+++ Recorded information

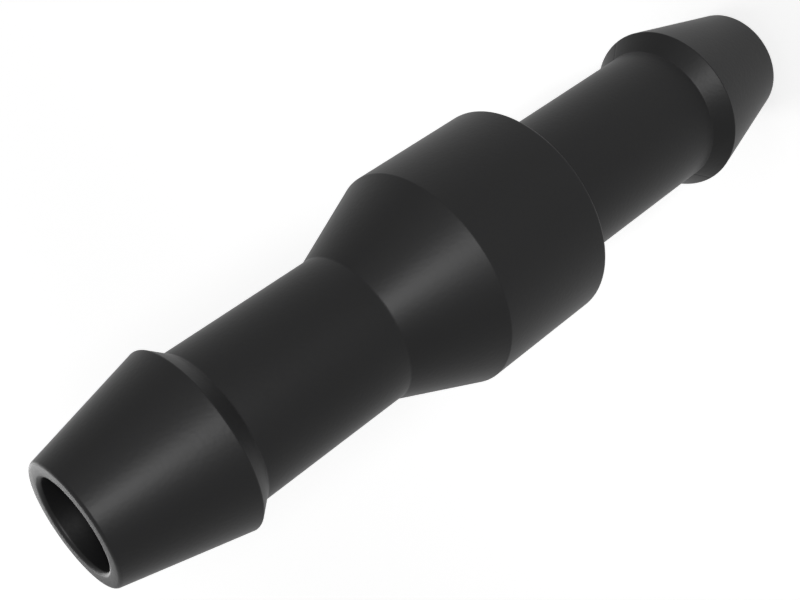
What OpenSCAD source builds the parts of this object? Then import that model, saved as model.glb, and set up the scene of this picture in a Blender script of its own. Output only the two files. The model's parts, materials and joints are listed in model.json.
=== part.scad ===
// Non-return valve for a 10 mm hose: two moulded shells snapped together round a spring-loaded poppet.
// It stands on its outlet tip, +Z runs along the flow axis towards the inlet, and the origin is the
// centre of the outlet tip's face. Liquid enters at the top, pushes the poppet down off its conical
// seat, passes between the guide's spokes and leaves at the bottom.

/* [Hose barbs] */
// Diameter of the shank that carries the hose
shank_d = 10; // [9.4:0.1:10.6]
// Diameter over the sharp rim of each barb
barb_d = 12; // [11.4:0.1:12.8]
// Diameter of the flat face at each tip
tip_d = 8; // [7.6:0.1:8.6]
// Diameter of the bore through each barb
bore_d = 6; // [5.6:0.1:6.4]
// Length of the long lead-in cone of each barb
nose_len = 8; // [6.5:0.5:10]
// Length of the short back cone behind each rim
barb_back_len = 1.2; // [0.8:0.1:1.8]
// Length of plain shank between the inlet barb and the cone
inlet_shank_len = 11; // [9:0.5:16]
// Length of plain shank between the outlet barb and the shoulder
outlet_shank_len = 15; // [11:0.5:20]

/* [Housing] */
// Diameter of the round body
body_d = 15; // [14.6:0.1:15.8]
// Length of the round body
body_len = 9; // [8.6:0.2:12]
// Length of the cone between the body and the inlet shank
cone_len = 6; // [5.6:0.1:6.4]
// Thickness of the body's wall, and of the cone's
wall = 1.6; // [1.4:0.05:1.7]
// Rounding of the outer moulded edges
edge_r = 0.25; // [0.1:0.05:0.4]
// Rounding in the inner corners, as at the root of a shank
root_r = 0.4; // [0.2:0.05:0.6]

/* [Outlet cap] */
// Thickness of the flange that fills the body's mouth
flange_t = 2; // [1.8:0.1:2.4]
// Thickness of the rim that the mouth leaves round the flange
mouth_wall = 0.8; // [0.7:0.05:0.9]
// Length of the plug above the flange
plug_len = 3; // [2.8:0.1:3.2]
// Height of the snap bead round the flange
bead_h = 0.22; // [0.15:0.01:0.3]
// Radial clearance between the plug and the body
plug_gap = 0.05; // [0.03:0.01:0.08]
// Cord thickness of the body seal before it is squeezed
body_seal_cord = 1; // [0.9:0.05:1.1]
// Depth of the body seal's groove from the body's wall, less than the cord so that it is squeezed
body_seal_depth = 0.84; // [0.78:0.01:0.88]
// Thickness of the plug's wall behind the seal groove
plug_wall = 0.6; // [0.5:0.05:0.7]
// Chamfer that leads the plug and its seal into the body
lead_in = 0.3; // [0.2:0.05:0.35]
// Length of the lead-in slope on each side of the snap bead
bead_half = 0.4; // [0.3:0.05:0.5]
// Width of the step in the plug on which the stem guide is seated
guide_step = 0.35; // [0.25:0.05:0.4]

/* [Poppet] */
// Cord thickness of the seal on the poppet
seat_seal_cord = 1.5; // [1.3:0.05:1.6]
// Distance of the seal's centre circle outside the bore
seat_seal_overlap = 0.75; // [0.65:0.05:0.85]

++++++

**What is required:**
Can you write out the lines above, from the first one through the one containing "root_r = 0.4; // [0.2:0.05:0.6]", exactly as they appear and nothing more?

**Exercise result:**
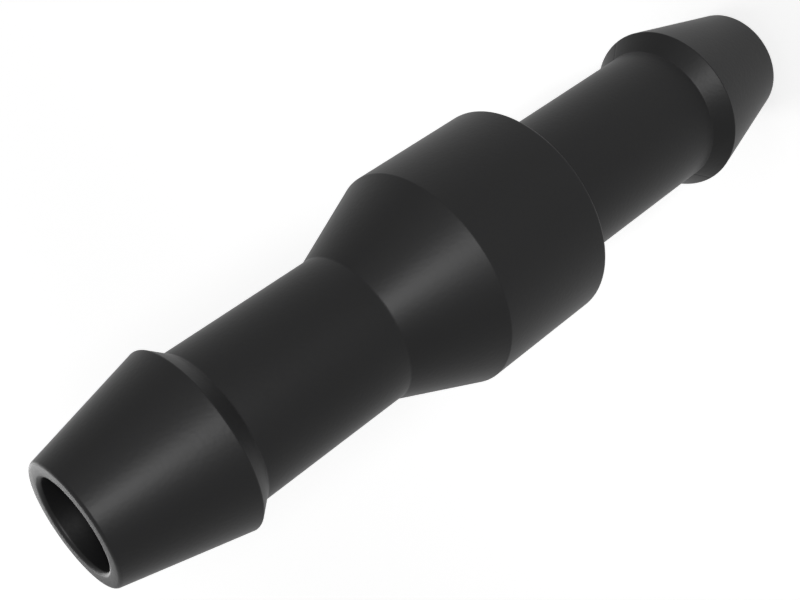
What OpenSCAD source builds the parts of this object? Then import that model, saved as model.glb, and set up the scene of this picture in a Blender script of its own. Output only the two files. The model's parts, materials and joints are listed in model.json.
=== part.scad ===
// Non-return valve for a 10 mm hose: two moulded shells snapped together round a spring-loaded poppet.
// It stands on its outlet tip, +Z runs along the flow axis towards the inlet, and the origin is the
// centre of the outlet tip's face. Liquid enters at the top, pushes the poppet down off its conical
// seat, passes between the guide's spokes and leaves at the bottom.

/* [Hose barbs] */
// Diameter of the shank that carries the hose
shank_d = 10; // [9.4:0.1:10.6]
// Diameter over the sharp rim of each barb
barb_d = 12; // [11.4:0.1:12.8]
// Diameter of the flat face at each tip
tip_d = 8; // [7.6:0.1:8.6]
// Diameter of the bore through each barb
bore_d = 6; // [5.6:0.1:6.4]
// Length of the long lead-in cone of each barb
nose_len = 8; // [6.5:0.5:10]
// Length of the short back cone behind each rim
barb_back_len = 1.2; // [0.8:0.1:1.8]
// Length of plain shank between the inlet barb and the cone
inlet_shank_len = 11; // [9:0.5:16]
// Length of plain shank between the outlet barb and the shoulder
outlet_shank_len = 15; // [11:0.5:20]

/* [Housing] */
// Diameter of the round body
body_d = 15; // [14.6:0.1:15.8]
// Length of the round body
body_len = 9; // [8.6:0.2:12]
// Length of the cone between the body and the inlet shank
cone_len = 6; // [5.6:0.1:6.4]
// Thickness of the body's wall, and of the cone's
wall = 1.6; // [1.4:0.05:1.7]
// Rounding of the outer moulded edges
edge_r = 0.25; // [0.1:0.05:0.4]
// Rounding in the inner corners, as at the root of a shank
root_r = 0.4; // [0.2:0.05:0.6]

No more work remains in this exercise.